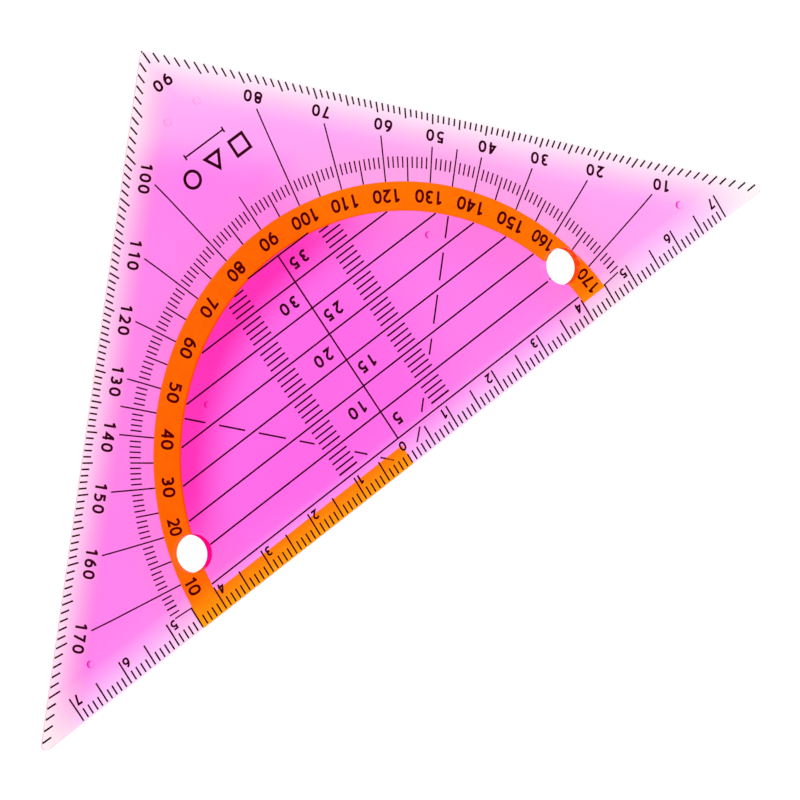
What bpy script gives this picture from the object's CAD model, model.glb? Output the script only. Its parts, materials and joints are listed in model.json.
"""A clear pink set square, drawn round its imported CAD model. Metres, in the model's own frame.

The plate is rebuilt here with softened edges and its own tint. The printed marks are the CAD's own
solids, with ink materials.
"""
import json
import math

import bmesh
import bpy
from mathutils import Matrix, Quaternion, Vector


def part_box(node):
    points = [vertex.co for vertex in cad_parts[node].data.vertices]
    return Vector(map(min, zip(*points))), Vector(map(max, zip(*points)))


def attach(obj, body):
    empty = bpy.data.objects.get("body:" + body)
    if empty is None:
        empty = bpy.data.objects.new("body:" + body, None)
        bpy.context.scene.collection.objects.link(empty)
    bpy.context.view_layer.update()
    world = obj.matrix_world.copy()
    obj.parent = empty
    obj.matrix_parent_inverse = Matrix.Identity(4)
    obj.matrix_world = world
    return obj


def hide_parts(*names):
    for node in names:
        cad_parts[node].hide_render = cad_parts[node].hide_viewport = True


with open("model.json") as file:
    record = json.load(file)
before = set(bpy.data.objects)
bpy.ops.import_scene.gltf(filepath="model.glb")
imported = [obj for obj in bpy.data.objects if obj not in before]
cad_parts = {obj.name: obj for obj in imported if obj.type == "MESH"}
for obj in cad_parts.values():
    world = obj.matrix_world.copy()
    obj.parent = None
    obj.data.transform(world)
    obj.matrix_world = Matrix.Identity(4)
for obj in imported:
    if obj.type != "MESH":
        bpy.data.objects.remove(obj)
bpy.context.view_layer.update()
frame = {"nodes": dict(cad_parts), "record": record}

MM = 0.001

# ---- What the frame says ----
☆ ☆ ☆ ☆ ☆
◆ **Task prompt**
Write out the whole listing again. Match it word for word.

◆ **Output of the exercise**
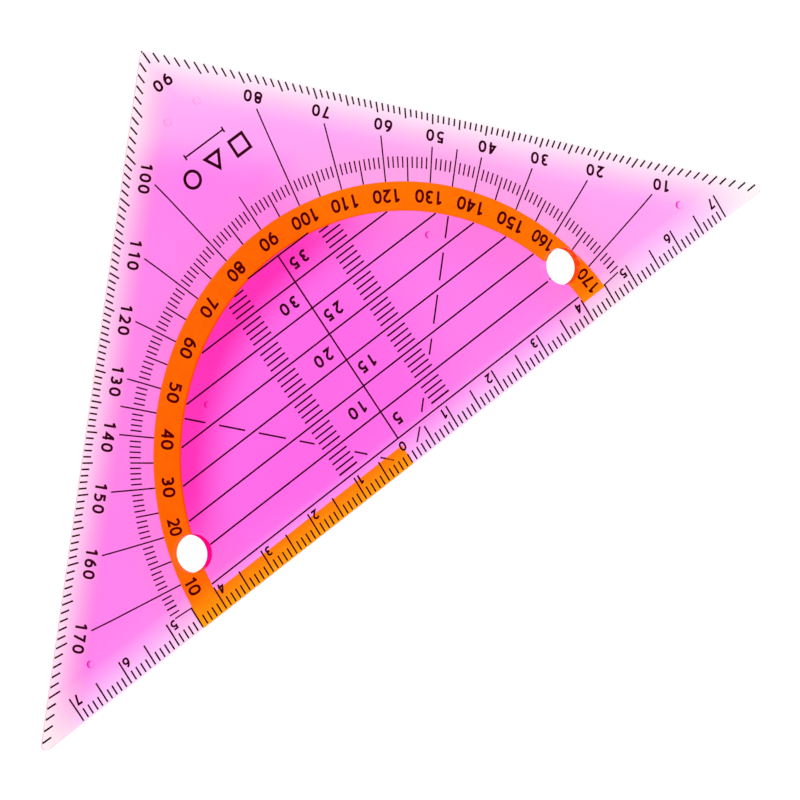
What bpy script gives this picture from the object's CAD model, model.glb? Output the script only. Its parts, materials and joints are listed in model.json.
"""A clear pink set square, drawn round its imported CAD model. Metres, in the model's own frame.

The plate is rebuilt here with softened edges and its own tint. The printed marks are the CAD's own
solids, with ink materials.
"""
import json
import math

import bmesh
import bpy
from mathutils import Matrix, Quaternion, Vector


def part_box(node):
    points = [vertex.co for vertex in cad_parts[node].data.vertices]
    return Vector(map(min, zip(*points))), Vector(map(max, zip(*points)))


def attach(obj, body):
    empty = bpy.data.objects.get("body:" + body)
    if empty is None:
        empty = bpy.data.objects.new("body:" + body, None)
        bpy.context.scene.collection.objects.link(empty)
    bpy.context.view_layer.update()
    world = obj.matrix_world.copy()
    obj.parent = empty
    obj.matrix_parent_inverse = Matrix.Identity(4)
    obj.matrix_world = world
    return obj


def hide_parts(*names):
    for node in names:
        cad_parts[node].hide_render = cad_parts[node].hide_viewport = True


with open("model.json") as file:
    record = json.load(file)
before = set(bpy.data.objects)
bpy.ops.import_scene.gltf(filepath="model.glb")
imported = [obj for obj in bpy.data.objects if obj not in before]
cad_parts = {obj.name: obj for obj in imported if obj.type == "MESH"}
for obj in cad_parts.values():
    world = obj.matrix_world.copy()
    obj.parent = None
    obj.data.transform(world)
    obj.matrix_world = Matrix.Identity(4)
for obj in imported:
    if obj.type != "MESH":
        bpy.data.objects.remove(obj)
bpy.context.view_layer.update()
frame = {"nodes": dict(cad_parts), "record": record}

MM = 0.001

# ---- What the frame says ----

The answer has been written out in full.